These past couple of years (!!!!!; also ACK!) I've been reading Dr. S's job applications. For you readers so lucky as to never have read one of these fine items, they consist of the following:
1) Cover letter. A syncophantic recounting of one's virtues, coupled to why they are ideally suited to the college or university in question. Probably nobody ever reads it, but just to be sure, it has to be perfectly calibrated to the reader's imagined tastes. Of course, one has no idea if the reader is the department chair, a bored secretary, or an underling. It must also convey that one passionately wants to teach at College X, when what one wants is, in fact, a job already. If one has a specific wish to live in the area, that is a red flag (what, you only want to live here because of something else?) and if one does not, the hiring committee fears the applicant will hate the area with the burning passion of ten thousand suns.

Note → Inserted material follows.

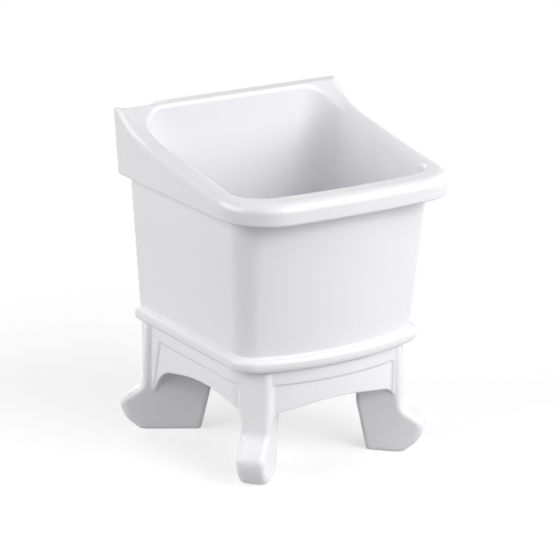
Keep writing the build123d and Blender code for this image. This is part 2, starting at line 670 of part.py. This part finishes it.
def coil_point(turn, bottom_z, pitch):
    """A point of the coil's middle line and the direction of the wire there."""
    angle = 2 * pi * turn
    point = Vector(SPRING_COIL_R * cos(angle), SPRING_COIL_R * sin(angle), bottom_z + pitch * turn)
    along = Vector(-SPRING_COIL_R * sin(angle), SPRING_COIL_R * cos(angle), pitch / (2 * pi))
    return point, along.normalized()


def plug_spring():
    """Compression spring between the sleeve and the cap's boss."""
    bottom_z = SLEEVE_TOP_Z + BODY_GAP + SPRING_WIRE / 2
    top_z = CAP_BOSS_Z - BODY_GAP - SPRING_WIRE / 2
    pitch = (top_z - bottom_z) / SPRING_TURNS
    print(f"plug_spring: {SPRING_TURNS} turns, least gap {pitch - SPRING_WIRE:.2f} mm between turns")
    steps_per_turn = 2
    arcs = []
    for step in range(SPRING_TURNS * steps_per_turn):
        start, start_way = coil_point(step / steps_per_turn, bottom_z, pitch)
        end, end_way = coil_point((step + 1) / steps_per_turn, bottom_z, pitch)
        chord = end - start
        spread = start_way + end_way
        a = 4 - spread.dot(spread)
        b = chord.dot(spread)
        arm = (sqrt(b * b + a * chord.dot(chord)) - b) / a
        middle = (start + start_way * arm + end - end_way * arm) / 2
        arcs.append(TangentArc(start, middle, tangent=start_way))
        arcs.append(TangentArc(end, middle, tangent=-end_way))
    path = Wire(arcs)
    start, start_way = coil_point(0, bottom_z, pitch)
    section = Plane(origin=start, z_dir=start_way) * RegularPolygon(SPRING_WIRE / 2, 6)
    return at_waste(sweep(section, path=path))


PIECES = (
    basin,
    stand,
    setting_bed,
    drain_body,
    flange_washer,
    clamp_washer,
    slip_washer,
    lock_nut,
    tail_nut,
    tail_washer,
    tailpiece,
    strainer_basket,
    plug_sleeve,
    plug_stem,
    stem_clip,
    plug_cap,
    plug_seal,
    plug_spring,
)


if __name__ == "__main__":
    os.makedirs("parts", exist_ok=True)
    for piece in PIECES:
        export_step(piece(), f"parts/{piece.__name__}.step")
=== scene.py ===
"""Utility laundry sink: the glazed castings, the waste fitting, and the studio they stand in."""
from math import cos, pi, radians, sin, sqrt

import bmesh
import bpy
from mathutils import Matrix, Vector


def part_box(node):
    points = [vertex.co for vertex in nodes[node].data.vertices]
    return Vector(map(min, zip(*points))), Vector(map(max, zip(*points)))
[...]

2) CV. Mercifully, this one does not require editing - at least not by me.
3) Teaching philosophy. A greater collection of drivel I have never read. (This is not limited to my spouse; every one I have ever read was drivel.) People hate writing these, and it shows.
4) Research statement. The best part to edit, and simultaneously the worst. It has to be as detailed, plausible, exciting, and feasible as a grant proposal, but in three pages flat. It has to include specific experimental details, but a random assortment of not-in-your-field scientists are going to read it, so it has to do this in language a physicist could understand. It has to be flashy and exciting (lasers! robots! genomics! STEM CELLS! BIOINFORMATICS!) but still miraculously within a small college's budget.* And within all these constraints, it has to not put the hiring committee to sleep.
I usually edit these after we put the children to bed. It's getting late, I'm tired and crabby, I probably have a glass of wine in my head, and I'm thinking "Words, words, words.... TOO MANY WORDS! Boooooooring! I don't know that word and I am too lazy to look it up. Why do I care about this?"
In other words, I'm a pretty good approximation of a hiring committee, all by myself.
*Did you know that human stem cell media costs roughly $1 PER ML? Me neither. It's like setting $1000 bills on FIRE every single day.